W dniach tej szczególnej dla nas wszystkich rocznicy apeluję przede wszystkim o pamięć o ofiarach. Kolejna rocznica wprowadzenia stanu wojennego to okazja do tego, by wspomnieć o wszystkich tych, do których mieszkań nocą z 12 na 13 grudnia wtargnęli milicjanci i esbecy. Wywieźli zdezorientowanych, przestraszonych ludzi do wcześniej przygotowanych ośrodków internowania, w których spędzili oni potem nierzadko kilka miesięcy. To okazja, by przypomnieć nie tylko o całym złu systemu komunistycznego, ale też pokazać liczne przypadki postaw szlachetnych, niezłomnych. Jest to szczególnie ważne dla środowisk lokalnych, gdzie często w całkowitym zapomnieniu żyją prawdziwi bohaterowie. Jest to niezwykle istotne dla młodego pokolenia. Poprzez pokazywanie przykładów „zwykłych" bohaterów; często ludzi mieszkających po sąsiedzku, mijanych codziennie w drodze do pracy czy do szkoły można młodych ludzi uczyć historii, pokazując również właściwe postawy moralne.

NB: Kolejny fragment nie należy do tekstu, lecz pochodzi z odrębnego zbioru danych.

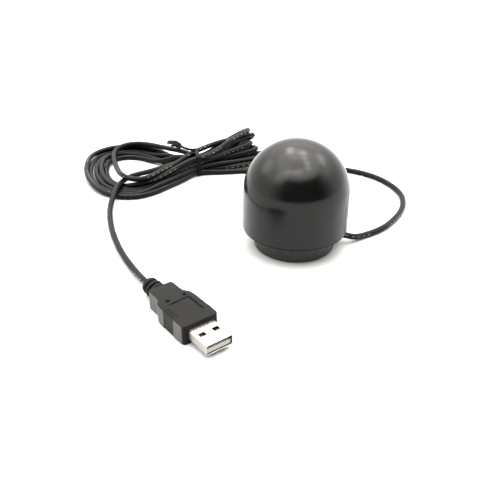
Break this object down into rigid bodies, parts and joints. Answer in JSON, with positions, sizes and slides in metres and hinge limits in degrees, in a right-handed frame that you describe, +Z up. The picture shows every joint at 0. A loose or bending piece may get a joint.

Łukasz Kamiński, prezes Instytutu Pamięci Narodowej, działając z upoważnienia prezydenta Bronisława Komorowskiego, wielokrotnie organizował uroczystości dekoracji Krzyżem Wolności i Solidarności w całej Polsce. Tylko w tym roku takich gal było kilkanaście. Każda miała charakter otwarty i spotykała się z olbrzymim zainteresowaniem. Po zmianie przepisów ustawy odznaczeniowej uroczystych ceremonii będzie znacznie więcej. Kiedy w 2010 r. ustanawiano Krzyż Wolności i Solidarności, szacowano, że kryteria ustawowe spełni około 30 tys. osób. Sporo pracy przed nami, ale właśnie po to, by taką pracę wykonywać, powołano IPN.
Należy mówić głośno i systematycznie powtarzać, jak ważna jest rola pamięci w naszej przestrzeni publicznej. Uroczystości dekoracji Krzyżem Wolności i Solidarności są wyjątkowo dobrą okazją do tego, by o naszej narodowej pamięci przypominać.